Fiction: Historical Thriller
The Death Instinct by Jed Rubenfeld
On Sept. 16, 1920, a bomb hidden inside a horse-drawn carriage exploded in the heart of Manhattan’s financial district, killing dozens of people. That long-forgotten bombing was the deadliest terrorist attack in New York’s history until Sept. 11, 2001, when it became a renewed subject of curiosity.
Jed Rubenfeld has chosen the 1920 crime as the jumping-off point for his second historical thriller, “The Death Instinct.” The result is another engaging whodunit that meticulously reconstructs early-20th-century New York.

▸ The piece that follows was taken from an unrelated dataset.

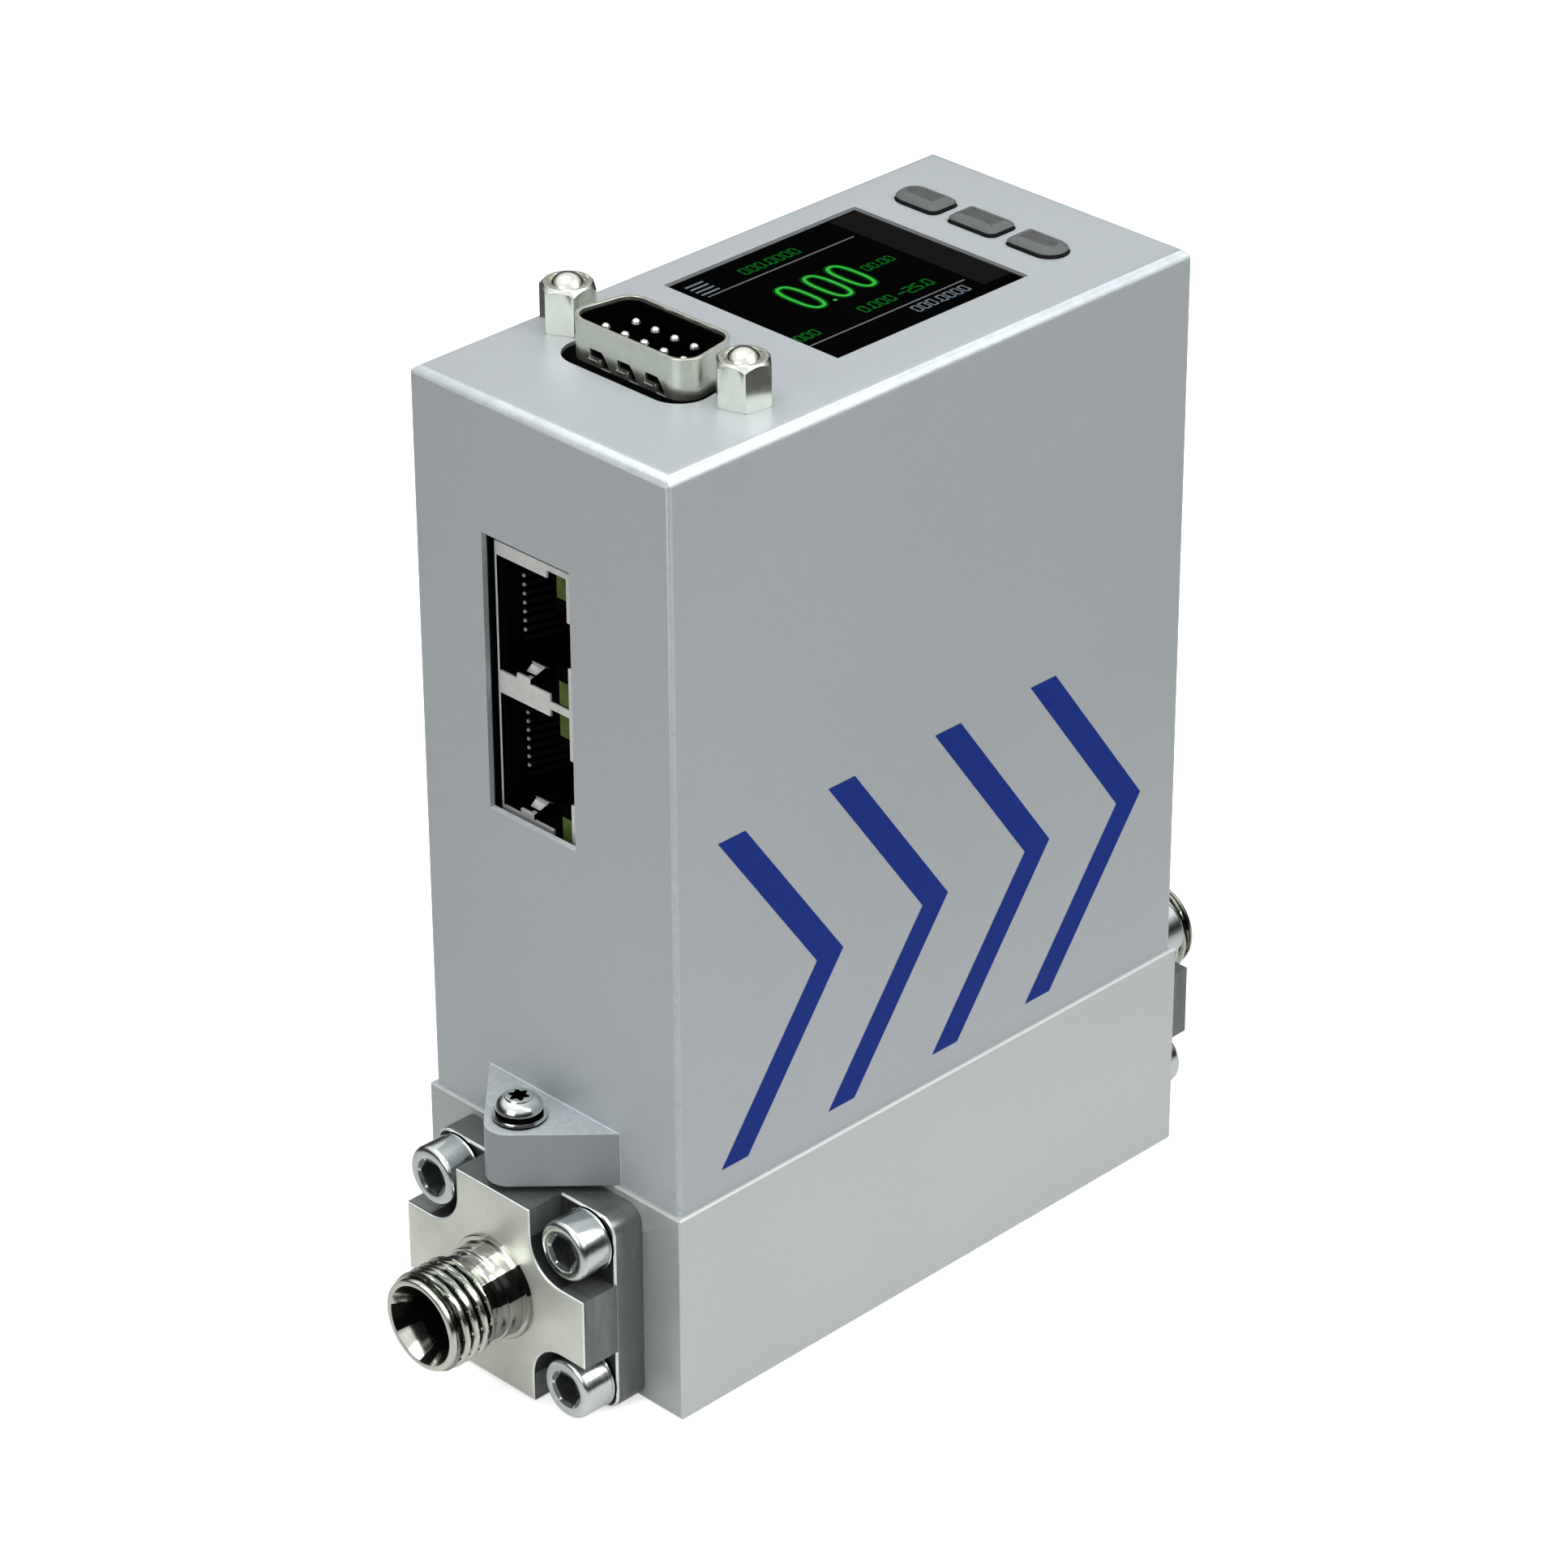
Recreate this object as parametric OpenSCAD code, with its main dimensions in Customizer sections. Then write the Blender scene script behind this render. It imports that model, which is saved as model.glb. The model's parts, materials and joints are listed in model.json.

Rubenfeld brings back the stars of his earlier best seller, “The Interpretation of Murder”: Jimmy Littlemore, still the cleanest cop in New York; and Dr. Stratham Younger, older and a bit coarsened after tending to the wounded in Europe during World War I. Together they must solve the bombing while fighting off a ghoulish band of kidnappers and powerful figures intent on blaming everything on foreign-born anarchists and starting a war with Mexico.
As we approach the 10th anniversary of 9/11, it’s hard not to conclude that Rubenfeld had the more recent attack in mind: “When it happened,” Littlemore says, “it was like nothing would ever be the same. The country was frozen. Life was going to be different forever.”